Again there was an issue in 2008 when further correspondence from the Minister for Planning and Infrastructure indicated that Quondong Point was now a significant area of government interest and that no land tenure would be granted to the Sarubins. In 2008 there was a meeting of Wilhelmina Sarubin, Samudra Sarubin, Cempaka Maria Sarubin and Cecilia Smith from the office of the Minister for Planning and Infrastructure. Cecilia Smith said, “The government now needs the land for other purposes.” In other words, “Sorry we have buggered you around for the last 25 years, but we will try to set this right by offering you alternative land instead of the land you are on.”

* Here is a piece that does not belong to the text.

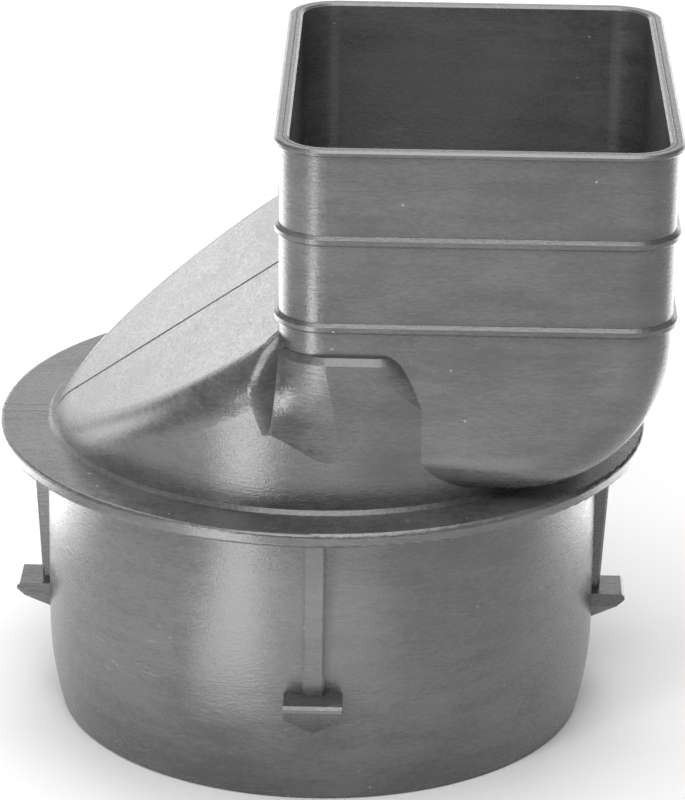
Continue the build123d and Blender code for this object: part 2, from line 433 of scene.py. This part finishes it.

This progressed on for a number of years and all the time the mining lease was reapplied for and granted. The matter actually came to a head in June 2010 when the Department of Mines and Petroleum sent the Sarubins a letter indicating the intention to forfeit the lease, giving the Sarubins three months to vacate their home, the place of birth of their children and all their assets, including a massive mango farm. That letter was received with another letter, which was the receipt of payment for the maintenance of their lease until July 2011.

There appears to have been a massive failure of government departments to communicate with each other, to deal with an issue and to live up to promises. Indeed now a family will lose all their assets as collateral damage because of the failure of departments in this and former governments.